Daniel McCarthy, editor of Modern Age: A Conservative Review and editor-at-large of The American Conservative, noted the irony that U.S. military adventures abroad are framed as antiracist. When he opposed the Iraq War, he was accused of being against Arab democracy and therefore racist. He lamented that we need to find something for the part of industrial America that has been declining, not necessarily related to militarism but to make things that people want to buy.

Justice and belonging in New England

This webinar surfing spree came as NEBHE renewed its focus on diversity, equity and inclusion. The terms “justice” and “belonging” are sometimes also added to the collection of values that used to be disparaged as so much p.c. Moreover, “diversity” is not enough on its own because, as one New England college president recently told his colleagues, people can feel welcomed but also disadvantaged.
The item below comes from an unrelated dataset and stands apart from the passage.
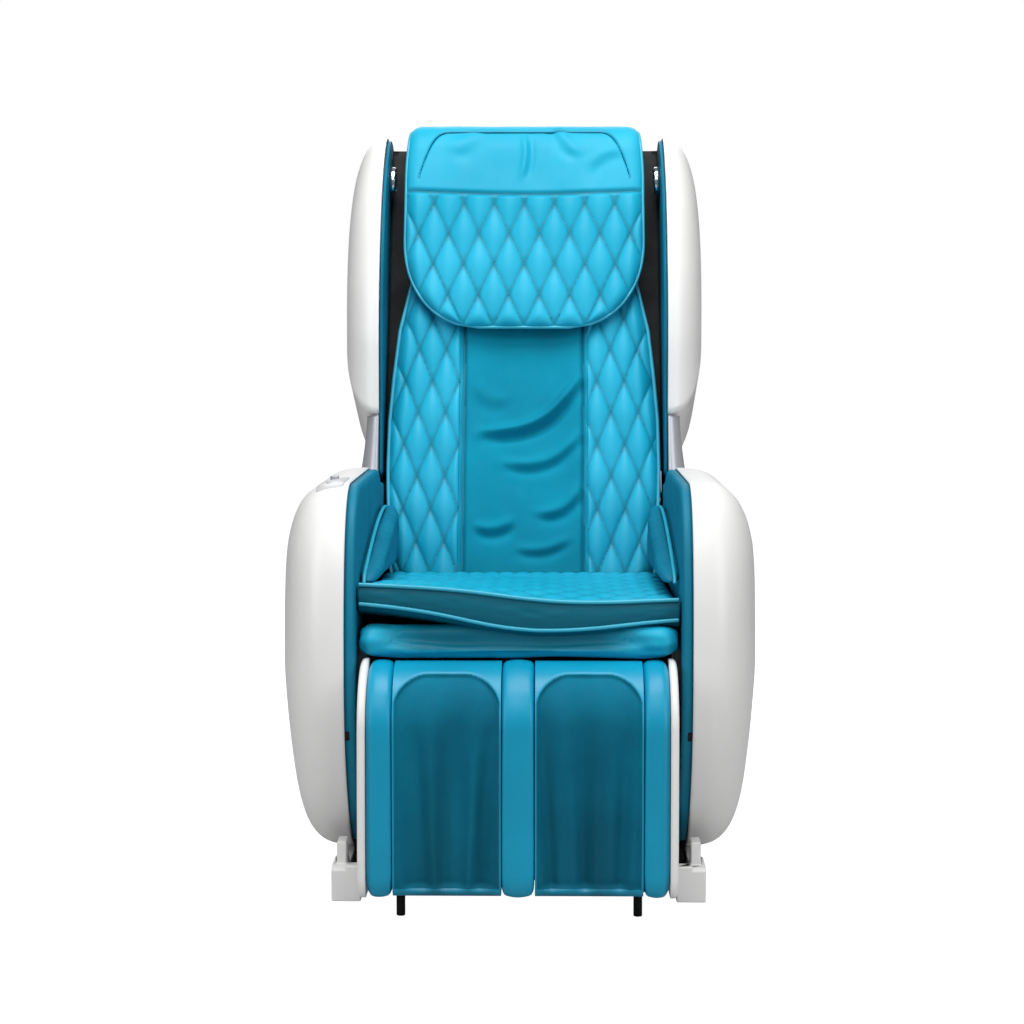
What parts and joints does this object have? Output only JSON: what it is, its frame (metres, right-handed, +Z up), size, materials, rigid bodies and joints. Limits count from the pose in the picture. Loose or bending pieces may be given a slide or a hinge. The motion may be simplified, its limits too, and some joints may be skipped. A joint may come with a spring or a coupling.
{
  "type": "reclining massage armchair",
  "caption": "Electric massage armchair: upholstered reclining back with side wings and head pillow, domed side arms, seat cushion and a swinging calf rest with two leg channels.",
  "frame": {"origin": "on the floor, under the middle of the chair's bounding box", "axes": "+Z up, the sitter faces -Y, +X is to the sitter's left"},
  "size_m": [0.65, 1.0262, 1.1142],
  "materials": {
    "white_shell": "moulded, high gloss",
    "teal_leather": "soft semi-gloss synthetic leather",
    "teal_lining": "stretched smooth lining, satin",
    "calf_fabric": "stretch fabric drape, dull",
    "silver_trim": "silver painted plastic",
    "chrome": "bright",
    "black_plastic": "fine texture",
    "painted_steel": "powder coat",
    "polished_rod": "ground",
    "rubber": "dull"
  },
  "bodies": {
    "base": {"base_frame": "painted_steel", "side_frame_left": "painted_steel", "side_frame_right": "painted_steel", "base_cover_left": "white_shell", "base_cover_right": "white_shell", "front_foot_left": "rubber", "front_foot_right": "rubber", "arm_shell_left": "white_shell", "arm_shell_right": "white_shell", "arm_liner_left": "teal_lining", "arm_liner_right": "teal_lining", "seat_pan": "painted_steel", "seat_cushion": "teal_leather", "seat_apron": "teal_leather", "hip_bolster_left": "teal_leather", "hip_bolster_right": "teal_leather", "recline_shaft": "painted_steel", "leg_shaft": "painted_steel", "control_box": "black_plastic", "air_pump": "black_plastic", "rear_lower_cover": "black_plastic", "power_inlet": "black_plastic", "control_panel": "black_plastic"},
    "back": {"back_frame": "painted_steel", "wing_shell_left": "white_shell", "wing_shell_right": "white_shell", "back_rear_cover": "white_shell", "wing_liner_left": "teal_lining", "wing_liner_right": "teal_lining", "wing_trim_left": "silver_trim", "wing_trim_right": "silver_trim", "back_pad": "teal_leather", "speaker_left": "chrome", "speaker_right": "chrome"},
    "head_pillow": {"head_pillow": "teal_leather"},
    "calf_rest": {"leg_side_cover_left": "white_shell", "leg_side_cover_right": "white_shell", "leg_frame": "painted_steel", "leg_rear_cover": "black_plastic", "calf_bolster_left": "teal_leather", "calf_bolster_right": "teal_leather", "calf_divider": "teal_leather", "calf_pad_left": "calf_fabric", "calf_pad_right": "calf_fabric"},
    "massage_carriage": {"massage_carriage": "painted_steel"},
    "massage_arm_left": {"massage_arm_left": "painted_steel"},
    "massage_arm_right": {"massage_arm_right": "painted_steel"},
    "recline_actuator": {"recline_actuator": "black_plastic"},
    "recline_rod": {"recline_rod": "polished_rod"},
    "leg_actuator": {"leg_actuator": "black_plastic"},
    "leg_rod": {"leg_rod": "polished_rod"},
    "rear_wheel_left": {"rear_wheel_left": "black_plastic"},
    "rear_wheel_right": {"rear_wheel_right": "black_plastic"},
    "panel_button_1": {"panel_button_1": "silver_trim"},
    "panel_button_2": {"panel_button_2": "silver_trim"},
    "massage_roller_upper_left": {"massage_roller_upper_left": "black_plastic"},
    "massage_roller_lower_left": {"massage_roller_lower_left": "black_plastic"},
    "massage_roller_upper_right": {"massage_roller_upper_right": "black_plastic"},
    "massage_roller_lower_right": {"massage_roller_lower_right": "black_plastic"}
  },
  "joints": [
    {"name": "back_recline", "type": "hinge", "parent": "base", "child": "back", "pos_m": [0, 0.10738, 0.345], "axis": [-1, 0, 0], "range_deg": [0, 45]},
    {"name": "calf_lift", "type": "hinge", "parent": "base", "child": "calf_rest", "pos_m": [0, -0.42262, 0.275], "axis": [-1, 0, 0], "range_deg": [0, 85]},
    {"name": "pillow_lift", "type": "hinge", "parent": "back", "child": "head_pillow", "pos_m": [0, 0.38852, 1.09424], "axis": [-1, 0, 0], "range_deg": [0, 110]},
    {"name": "carriage_travel", "type": "slide", "parent": "back", "child": "massage_carriage", "axis": [0, 0.3746, 0.9272], "range_m": [-0.15, 0.23]},
    {"name": "recline_actuator_swing", "type": "hinge", "parent": "base", "child": "recline_actuator", "pos_m": [-0.06, -0.21262, 0.12], "axis": [1, 0, 0], "range_deg": [-1, 16]},
    {"name": "recline_rod_slide", "type": "slide", "parent": "recline_actuator", "child": "recline_rod", "axis": [0, 0.9395, 0.3425], "range_m": [-0.062, 0.002]},
    {"name": "leg_actuator_swing", "type": "hinge", "parent": "base", "child": "leg_actuator", "pos_m": [0.06, 0.01738, 0.13], "axis": [1, 0, 0], "range_deg": [-1, 8]},
    {"name": "leg_rod_slide", "type": "slide", "parent": "leg_actuator", "child": "leg_rod", "axis": [0, -0.9761, 0.2175], "range_m": [-0.002, 0.112]},
    {"name": "massage_arm_left_tilt", "type": "hinge", "parent": "massage_carriage", "child": "massage_arm_left", "pos_m": [-0.04, 0.25722, 0.71587], "axis": [1, 0, 0], "range_deg": [-8, 8]},
    {"name": "massage_roller_upper_left_spin", "type": "hinge", "parent": "massage_arm_left", "child": "massage_roller_upper_left", "pos_m": [-0.0465, 0.2983, 0.78017], "axis": [1, 0, 0], "continuous": true},
    {"name": "massage_roller_lower_left_spin", "type": "hinge", "parent": "massage_arm_left", "child": "massage_roller_lower_left", "pos_m": [-0.0465, 0.24211, 0.64109], "axis": [1, 0, 0], "continuous": true},
    {"name": "rear_wheel_left_spin", "type": "hinge", "parent": "base", "child": "rear_wheel_left", "pos_m": [-0.15, 0.31238, 0.025], "axis": [1, 0, 0], "continuous": true},
    {"name": "massage_arm_right_tilt", "type": "hinge", "parent": "massage_carriage", "child": "massage_arm_right", "pos_m": [0.04, 0.25722, 0.71587], "axis": [1, 0, 0], "range_deg": [-8, 8]},
    {"name": "massage_roller_upper_right_spin", "type": "hinge", "parent": "massage_arm_right", "child": "massage_roller_upper_right", "pos_m": [0.0465, 0.2983, 0.78017], "axis": [1, 0, 0], "continuous": true},
    {"name": "massage_roller_lower_right_spin", "type": "hinge", "parent": "massage_arm_right", "child": "massage_roller_lower_right", "pos_m": [0.0465, 0.24211, 0.64109], "axis": [1, 0, 0], "continuous": true},
    {"name": "rear_wheel_right_spin", "type": "hinge", "parent": "base", "child": "rear_wheel_right", "pos_m": [0.15, 0.31238, 0.025], "axis": [1, 0, 0], "continuous": true},
    {"name": "panel_button_1_press", "type": "slide", "parent": "base", "child": "panel_button_1", "axis": [0, 0.0872, -0.9962], "range_m": [0, 0.001], "stiffness_N_per_m": 400, "springref_m": -0.0005},
    {"name": "panel_button_2_press", "type": "slide", "parent": "base", "child": "panel_button_2", "axis": [0, 0.0872, -0.9962], "range_m": [0, 0.001], "stiffness_N_per_m": 400, "springref_m": -0.0005}
  ],
  "couplings": [
    {"joint": "recline_actuator_swing", "follows": "back_recline", "ratio": 0.2788},
    {"joint": "recline_rod_slide", "follows": "back_recline", "m_per_rad": -0.0727},
    {"joint": "leg_actuator_swing", "follows": "calf_lift", "ratio": 0.0592},
    {"joint": "leg_rod_slide", "follows": "calf_lift", "m_per_rad": 0.07}
  ]
}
NEBHE has also looked at the concept of “reparative” justice as a way to recognize that fighting racial oppression should not be responsive to specific past wrongs, but rather, driven by the understanding that the past, present and future exist together.

To be sure, New England will thrive only if its education systems promote inclusion and excellence for learners of all backgrounds, cultures, age groups, lifestyles and learning styles in an environment that promotes justice and equity in a diverse, multicultural world.

John O. Harney is executive editor of The New England Journal of Higher Education.